Nerve growth factor action on membrane permeation to exogenous substrates in dorsal root ganglionic dissociates from the chick embryo.

An experimental system has been described, in previous studies, where the ability of chick embryo dorsal root ganglionic cells to incorporate radiouridine into RNA declines in the absence of nerve growth factor (NGF), and is promptly restored by delayed supply of the factor. Following these early and fully reversible events, further NGF deprivation causes progressive irreversible damage. The early decline in RNA labeling and its reversion by NGF are accompanied by similar changes in the accumulation of acid-soluble radioactivity from the exogenous radiouridine substrate. In the present study, it is shown that the NGF-dependent accumulation of "soluble" radiomaterials is independent from, and responsible for, the NGF-dependent alterations in RNA labeling.

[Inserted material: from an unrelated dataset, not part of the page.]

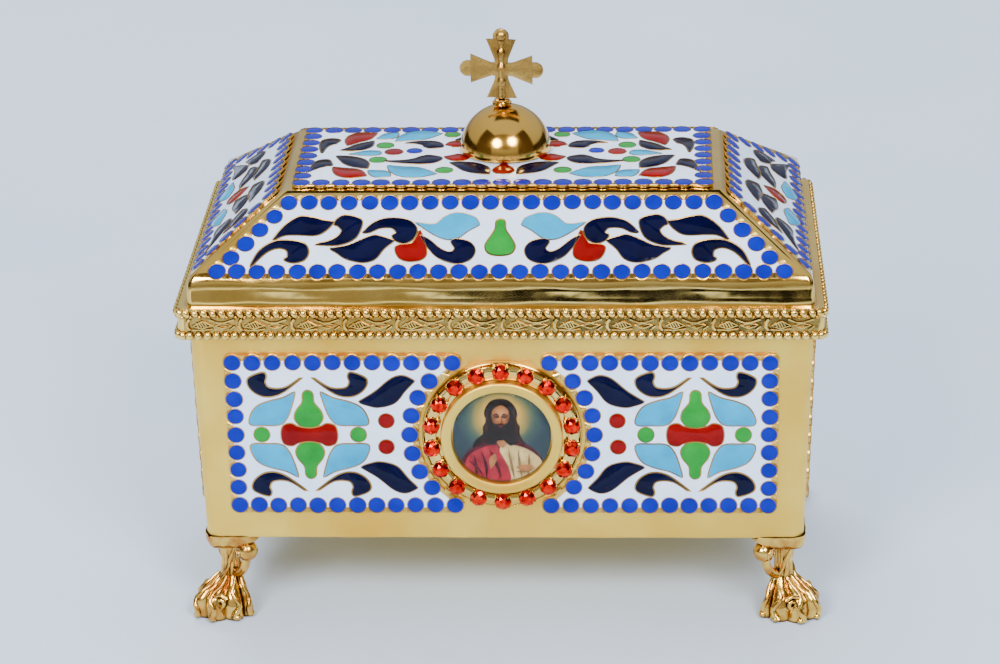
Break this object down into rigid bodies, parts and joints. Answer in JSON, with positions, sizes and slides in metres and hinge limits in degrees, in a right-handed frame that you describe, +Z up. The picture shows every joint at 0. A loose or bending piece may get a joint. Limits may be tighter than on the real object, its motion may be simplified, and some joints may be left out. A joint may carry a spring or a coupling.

Both changes are measurable with labeled cytidine and guanosine, as well as uridine, and in all cases accumulation of acid-precipitable and acid-soluble radioactivities are strictly proportional to each other. The acid-soluble responses to NGF are not prevented by actinomycin D or cycloheximide treatments, demonstrating that they require neither ongoing syntheses of RNA or protein nor prior effects of NGF on them. Chromatography of acid-soluble radiopools showed that the NGF-dependent increase was not due to a distortion in the intracellular phosphorylation of uridine; but involved corresponding increases in all the radiouridine derivatives including UTP. The time patterns of the acid-soluble response were comparable to those of the RNA labeling response, and maximal NGF effects occurred within minutes of its presentation. Finally, 2-deoxyglucose and a-aminoisobutyric acid, but not leucine, showed NGF-dependent accumulation patterns similar to those of the 3 nucleosides. It is proposed that regulation of selected membrane permeation properties could be the primary process through which NGF exerts its trophic role.